Há o Farense-Olhanense, o Farense-Portimonense e, depois, há o Pontal-Pontinha. Os primeiros já tiveram melhores dias, quando os clubes algarvios andavam pela I Liga, o segundo teve vida muito curta. Na verdade foi uma vida que durou poucas horas, mas que tomou Faro de assalto. A razão não era menor. Ao longo de anos e anos, mas sobretudo na década de Cavaco Silva, o PSD fez do Pontal um acontecimento político maior. Todos os verões, o PSD tomava de assalto os jardins junto à doca de Faro para fazer a sua rentrée, com discursos importantes e carregados de notícias. O comício era tão importante que as televisões tinham por hábito fazer diretos do comício. E atenção que não havia canais de notícias: os diretos eram em plena noite de sábado, na RTP, SIC e TVI, no meio de um filme ou de um concurso. Nenhuma televisão falhava, os comícios tinha repercussão e até as audiências eram muito altas.

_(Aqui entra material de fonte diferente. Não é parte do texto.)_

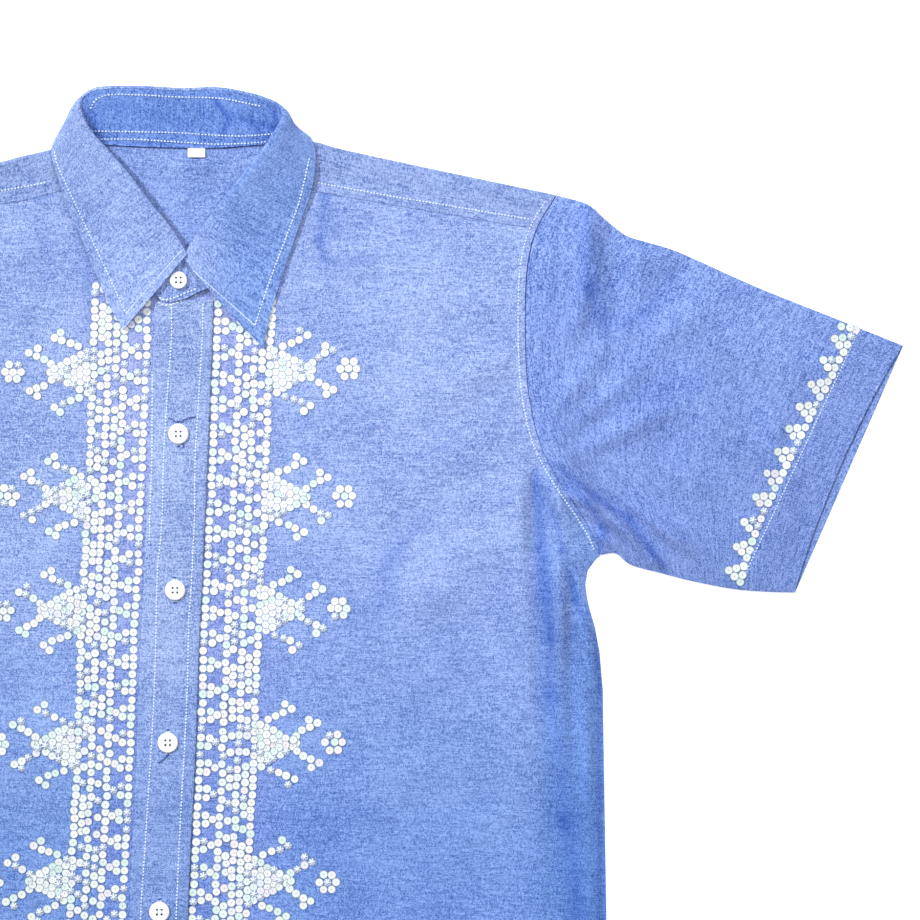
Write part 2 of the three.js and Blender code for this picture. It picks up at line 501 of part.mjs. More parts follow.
function makeLeaf() {
  const rows = collar.slice(STATION.leafStart, STATION.leafEnd + 1);
  const stations = stationsOf(rows, 1.5);
  const net = stations.map(([neck, roll, middle, edge], i) => {
    const before = stations[Math.max(i - 1, 0)][1];
    const after = stations[Math.min(i + 1, stations.length - 1)][1];
    const down = neck.clone().sub(roll).normalize();
    const out = after.clone().sub(before).cross(down).normalize();
    const from = (back, away) => roll.clone().addScaledVector(down, -back).addScaledVector(out, away);
    const fall = new THREE.CatmullRomCurve3([from(2.3, 1.0), from(1.6, 3.1), middle, edge], false, "centripetal");
    return [from(1.1, 0), from(2.3, 1.0), from(1.6, 3.1), fall.getPoint(0.5), middle, fall.getPoint(0.84), edge];
  });
  return thick("collar_leaf", cloth, net, LEAF_HALF);
}

// Buttons, turned with a rim and drilled with four holes.
const wasm = await Module();
wasm.setup();

function cutter(geometry) {
  const bare = geometry.index ? geometry.toNonIndexed() : geometry;
  const mesh = new wasm.Mesh({
    numProp: 3,
    vertProperties: new Float32Array(bare.attributes.position.array),
    triVerts: Uint32Array.from({ length: bare.attributes.position.count }, (_, i) => i),
  });
  mesh.merge();
  return new wasm.Manifold(mesh);
}

function makeButton(name, radius, x, y, z) {
  const { thick: tall, hole, spread } = BUTTON;
  const profile = [
    [0, 0], [radius - 0.5, 0], [radius, 0.6], [radius - 0.2, tall - 0.3], [radius - 0.8, tall],
    [radius - 1.5, tall - 0.2], [radius - 2.2, tall - 0.7], [0, tall - 0.8],
  ].map(([r, h]) => plan(r, h));
  let body = cutter(new THREE.LatheGeometry(profile, 20).rotateX(Math.PI / 2));
  for (const [sx, sy] of [[-1, -1], [1, -1], [-1, 1], [1, 1]]) {
    const drill = new THREE.CylinderGeometry(hole, hole, 6, 8).rotateX(Math.PI / 2)
      .translate(sx * spread, sy * spread, 0);
    body = body.subtract(cutter(drill));
  }
  const { vertProperties, triVerts, numProp } = body.getMesh();
  const spots = Array.from(triVerts, (v) => new THREE.Vector3(
    vertProperties[v * numProp] + x, vertProperties[v * numProp + 1] + y, vertProperties[v * numProp + 2] + z,
  ));
  return solid(name, pearl, spots);
}

function makeButtons() {
  const onBand = 2 * LAYER + CLOTH + GAP;
  const rows = buttonRows.map((y, i) => makeButton(`button_${i + 2}`, BUTTON.radius, across(bandLine, y), y, onBand));
  return [makeButton("button_1", TOP_BUTTON_RADIUS, topButton.x, topButton.y, topButton.z), ...rows];
}

function makeLabel() {
  const net = evenly(1).map((v) => evenly(2).map((u) => plan(LABEL.x + u * LABEL.wide, LABEL.y + v * LABEL.deep)));
  const level = CLOTH + GAP;
  const at = (extra) => net.map((row) => row.map((p) => spot(p, level + extra + overLeaf(p.x, p.y))));
  return shell("neck_label", tape, at(LABEL.thick), at(0));
}

const shirt = new THREE.Group();
shirt.name = "shirt";
shirt.add(
  makeBack(),
  makeFront("front_right", -1),
  makeFront("front_left", 1),
  makeYoke(),
  makeSleeve("sleeve_right", -1),
  makeSleeve("sleeve_left", 1),
  makeBand(),
  makeStand(),
  makeLeaf(),
  makeLabel(),
  ...makeButtons(),
);

export default shirt;
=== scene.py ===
"""A short-sleeved chambray shirt, buttoned and laid flat on its back, its fronts and sleeve hems
trimmed with flat sequins. Sizes are in millimetres and become metres where a mesh is made."""

import math

import bmesh
import bpy
import numpy as np
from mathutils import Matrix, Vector
from mathutils.bvhtree import BVHTree


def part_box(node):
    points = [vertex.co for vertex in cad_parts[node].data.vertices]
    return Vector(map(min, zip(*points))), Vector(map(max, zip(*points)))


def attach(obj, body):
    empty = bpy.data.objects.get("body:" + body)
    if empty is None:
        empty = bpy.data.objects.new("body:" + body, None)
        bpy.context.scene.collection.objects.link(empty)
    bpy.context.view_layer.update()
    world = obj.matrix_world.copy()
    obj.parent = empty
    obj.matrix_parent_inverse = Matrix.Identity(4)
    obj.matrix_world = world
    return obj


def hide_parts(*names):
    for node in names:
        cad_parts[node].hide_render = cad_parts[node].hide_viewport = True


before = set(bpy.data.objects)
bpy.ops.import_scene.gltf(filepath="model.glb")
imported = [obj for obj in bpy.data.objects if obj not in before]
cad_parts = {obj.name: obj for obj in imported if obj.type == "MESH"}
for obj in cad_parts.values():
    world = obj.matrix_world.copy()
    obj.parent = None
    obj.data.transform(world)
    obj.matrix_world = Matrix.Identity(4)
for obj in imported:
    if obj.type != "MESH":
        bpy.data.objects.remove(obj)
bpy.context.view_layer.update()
MM = 0.001


def linked(name, data):
    """Puts a mesh, lamp or camera in the scene."""
    made = bpy.data.objects.new(name, data)
    bpy.context.scene.collection.objects.link(made)
    return made


# Camera, straight above the wearer's left chest.
CAMERA_AT = (0.1807, 0.14885, 2.2)
SEEN_WIDE = 0.598
camera_data = bpy.data.cameras.new("camera")
camera_data.sensor_width = 36
camera_data.lens = camera_data.sensor_width * CAMERA_AT[2] / SEEN_WIDE
camera = linked("camera", camera_data)
camera.location = CAMERA_AT
bpy.context.scene.camera = camera

# ---------------------------------------------------------------- back panel
# The body's back: one flat width of chambray from hem to yoke. It lies on the surface, under
# everything else, so only its side edges and its underside ever show.
CLOTH = 1.0
GAP = 0.3
LAYER = CLOTH + GAP
SEAM = 0.01
HEM_Y = -390.61
BACK_TOP, YOKE_MEETS_ARM = 261.3, 298.7
side_seam = np.array([
    (277.0, -390.65), (276.6, -270), (275.8, -148.8), (274.2, -50.7), (273.4, 0), (271.3, 24.1),
    (268.3, 40.3), (264.2, 54.0), (262.0, 66.0), (263.1, 76.4), (266.5, 82.5), (272.4, 87.1),
])
armhole = np.array([
    (272.4, 87.1), (268.6, 96.9), (259.0, 113.8), (245.1, 134.6), (232.7, 158.6), (225.9, 186.6),
    (223.6, 207.3), (222.8, 234.3), (224.2, 274.6), (230.1, 298.7), (243.1, 321.1),
])


def bend(points, per=16):
    """A smooth line through points, as a close run of short steps."""
    p = np.asarray(points, float)
    p = np.vstack([2 * p[0] - p[1], p, 2 * p[-1] - p[-2]])
    step = np.maximum(np.sum(np.diff(p, axis=0) ** 2, axis=1) ** 0.25, 1e-6)
    t = np.linspace(0, 1, per, endpoint=False)[:, None]
    runs = []
    for i in range(len(p) - 3):
        a, b, c, d = p[i:i + 4]
        before, here, after = step[i:i + 3]
        start = ((b - a) / before - (c - a) / (before + here) + (c - b) / here) * here
        end = ((c - b) / here - (d - b) / (here + after) + (d - c) / after) * here
        runs.append((2 * t**3 - 3 * t**2 + 1) * b + (t**3 - 2 * t**2 + t) * start
                    + (3 * t**2 - 2 * t**3) * c + (t**3 - t**2) * end)
    return np.vstack([*runs, p[-2][None]])


class Path:
    """A line that is read by its share of length, from 0 to 1."""

    def __init__(self, points, share=None):
        self.points = np.asarray(points, float)
        if share is None:
            step = np.linalg.norm(np.diff(self.points, axis=0), axis=1)
            share = np.concatenate([[0], np.cumsum(step)]) / step.sum()
        self.share = share

    def __call__(self, t):
        return np.stack([np.interp(t, self.share, axis) for axis in self.points.T], -1)

    def moved(self, dx, dy):
        return Path(self.points + (dx, dy), self.share)

    def turned_back(self):
        return Path(self.points[::-1], 1 - self.share[::-1])


def chain(paths, ends):
    """Lines end to end, each with its share of the whole."""
    starts = [0, *ends[:-1]]
    share = [start + path.share * (end - start) for path, start, end in zip(paths, starts, ends)]
    return Path(np.vstack([path.points for path in paths]), np.concatenate(share))


def between_heights(line, low, high, side=1, inset=0.0, count=160):
    """The part of a rising line between two heights, on the side given by 1 or -1."""
    y = np.linspace(low, high, count)
    x = np.interp(y, line[:, 1], line[:, 0]) - inset
    return Path(np.stack([side * x, y], -1))


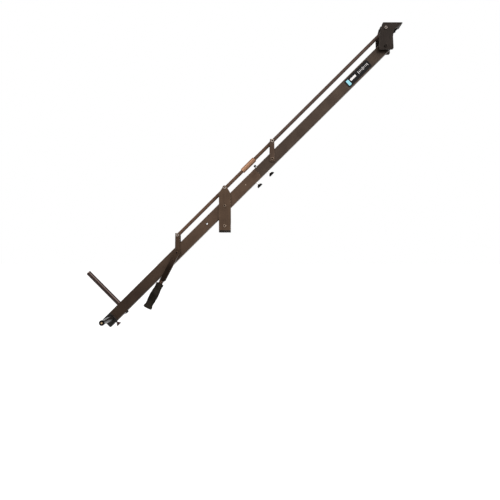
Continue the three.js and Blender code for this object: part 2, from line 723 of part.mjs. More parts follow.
function middleRodRear() {
  const shoulder = TURNBUCKLE_LOW - AXIAL_PLAY;
  const threadEnd = (LINK_STATION - THREAD_END_GAP) / 2;
  const end = { kind: 'tongue', pin: 0, inward: 1, shank: SMALL_SHANK };
  return joined(rod([end], [ROD_NECK, shoulder]), barAlong(ROD_THREAD, [shoulder - OVERRUN, threadEnd]));
}

function middleRodFront() {
  const shoulder = TURNBUCKLE_HIGH + AXIAL_PLAY;
  const threadEnd = (LINK_STATION + THREAD_END_GAP) / 2;
  const end = { kind: 'fork', pin: LINK_STATION, inward: -1, shank: SCREW_SHANK };
  return joined(
    rod([end], [shoulder, LINK_STATION - ROD_NECK]),
    barAlong(ROD_THREAD, [threadEnd, shoulder + OVERRUN]),
  );
}

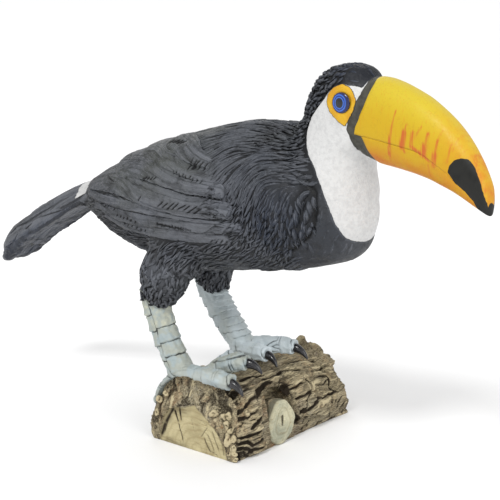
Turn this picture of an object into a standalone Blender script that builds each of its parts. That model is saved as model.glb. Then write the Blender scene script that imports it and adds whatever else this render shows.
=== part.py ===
"""A cast-resin statue of a toco toucan standing on a log, life size.

Metres, +Z up. The origin is the middle of the log's flat underside. The bird
faces +X and its left side is +Y. It stands across the log, which lies along Y.
Every sub-part is its own closed solid, with a thin gap to its neighbours.
"""
import math

import bmesh
import bpy
from mathutils import Matrix, Vector

# ---------------------------------------------------------------- dimensions
GAP = 0.0003                 # clearance between two pieces that touch
BIRD_Y = -0.038              # the bird's middle plane, right of the log's middle

BODY_SIDES = 22              # corners of a section of the trunk
NECK_SIDES = 22
LIMB_SIDES = 12
THIGH_SIDES = 14
TOE_SIDES = 8
CLAW_SIDES = 6

LOG_HALF_LENGTH = 0.086
LOG_HALF_WIDTH = 0.051
LOG_TOP = 0.067
LOG_POWER = 2.6              # superellipse power of the log's half-round
LOG_WORN_END = 0.008         # the far end is worn lower
LOG_FOOT = 0.0025            # small chamfer round the underside

KNOT_Y = -0.021              # a sawn branch stub on the log's front
KNOT_Z = 0.0275
KNOT_HALF_WIDTH = 0.018
KNOT_HALF_HEIGHT = 0.0245
KNOT_ROOT_X = 0.028
KNOT_FACE_X = 0.0525

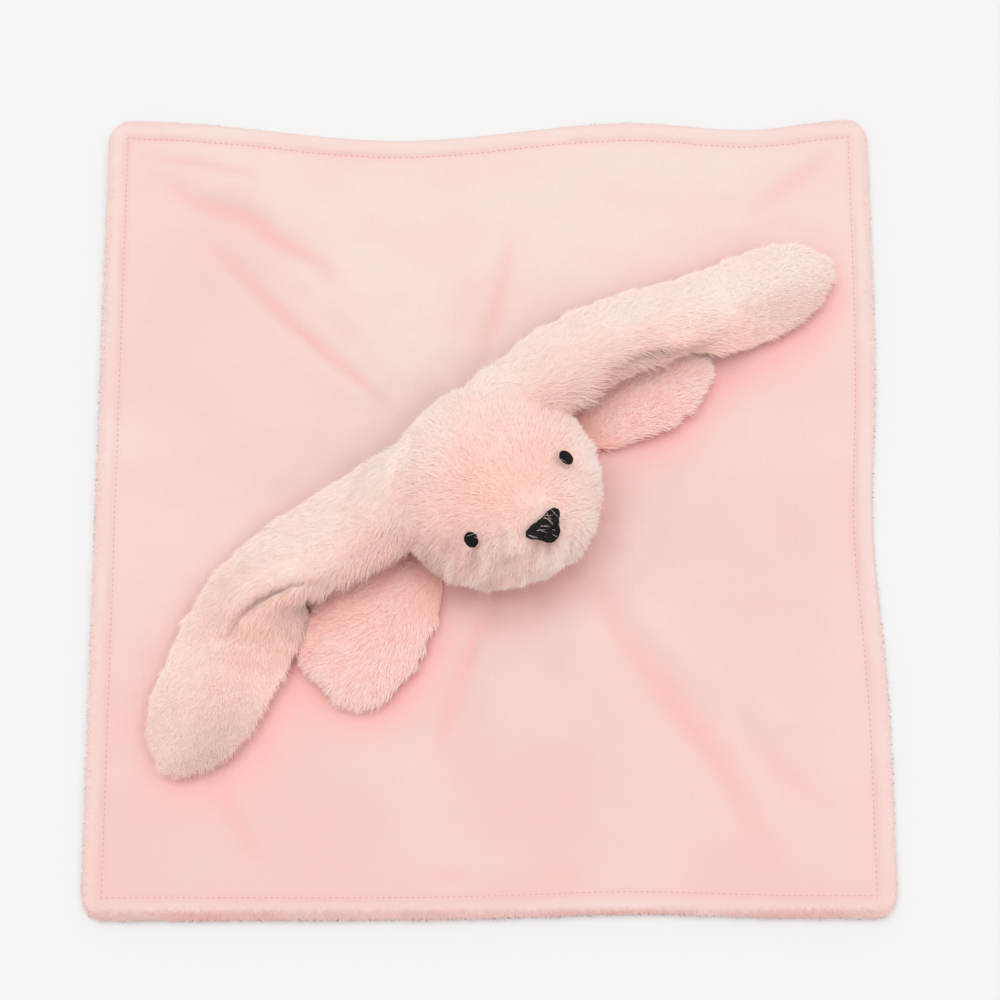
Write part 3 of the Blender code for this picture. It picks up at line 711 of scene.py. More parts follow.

Em 1995 tudo mudou. O PS, muito seguro da sua capacidade de mobilização, anunciou que ia fazer um comício alternativo na mesma cidade e à mesma hora. Local: Pontinha. Em linha reta não estamos a falar de mais de dez minutos à pé. A provocação era evidente, mas o que estava em causa era medir forças a poucos meses das legislativas. Aquele Pontal era o último de Cavaco, que tinha deixado a liderança do país poucos meses antes para Fernando Nogueira, mas que ainda liderava o governo. António Guterres, apoiado numa máquina liderada por Jorge Coelho e Pina Moura, apostou no ombro a ombro e inventou um comício que nunca tinha existido, na zona da Pontinha, em Faro.
Convém explicar, para os menos habituados a estas andanças, que o verdadeiro Pontal não é em Faro, mas noutro sítio do Algarve, onde o PSD fazia originalmente a sua festa de Verão. Aliás, ainda hoje se continua a chamar Comício ou Festa do Pontal a um acontecimento que agora tem lugar no Calçadão de Quarteira (bem, o verdadeiro calçadão também fica no Rio de Janeiro, mas isso é outra conversa). E foi assim que com um Pontal importado e uma Pontinha arranjada à pressa que se deu o derby dos comícios dos anos 90. E nunca houve outro igual.
Nesse dia as televisões começaram os diretos logo à hora de almoço. De um lado José Apolinário, homem forte do PS algarvio, do outro Cabrita Neto, o todo poderoso do PSD nos tempos de Cavaco Silva. Digamos que não havia austeridade. Eram palcos a sério, bem equipados, bandeiras aos montes, autocolantes aos molhos, equipas muito profissionais. Cavaco chegou a guiar o seu carro, quando as televisões tinham helicópteros no ar, para ver quem tinha mais gente. A SIC fazia diretos exatamente a meio dos dois comícios, numa das pastelarias mais famosas da baixa de Faro. O dia foi levado a sério, com emissões parecidas com as do Porto-Benfica deste domingo.
A noite correu como se previa. Do lado do PSD, máquina muito bem oleada, vinda de três vitórias seguidas, duas delas com maioria absoluta, mas em perda eleitoral. Do outro uma equipa menos treinada, mas com uma convicção de vitória clara e um líder que sabia como estar em comícios. Guterres sabia colocar a voz sem esforço, tinha tido aulas de dicção e respiração e usava sempre a mesma técnica: colocava o olhar em alguém da multidão e discursava tendo em conta as suas reações e emoções. Além disso, fruto da sua técnica parlamentar, sabia bem quais eram as frases que iam ser notícia e levava-as bem pensadas.
O Pontal vs. Pontinha foi um empate em número de assistentes e entusiasmo. Mas quem já lá tinha estado em anos só de Pontal, percebia que os tempos estavam a mudar. A enchente da Pontinha não era apenas uma provocação. Era uma prova de força absoluta, de quem vai jogar ao terreno do adversário e nem pede licença. Entra, senta-se e faz a festa. O derby dos comícios durou poucas horas, uma manhã e uma tarde de aquecimento e uma noite em cheio. Depois acabou para sempre.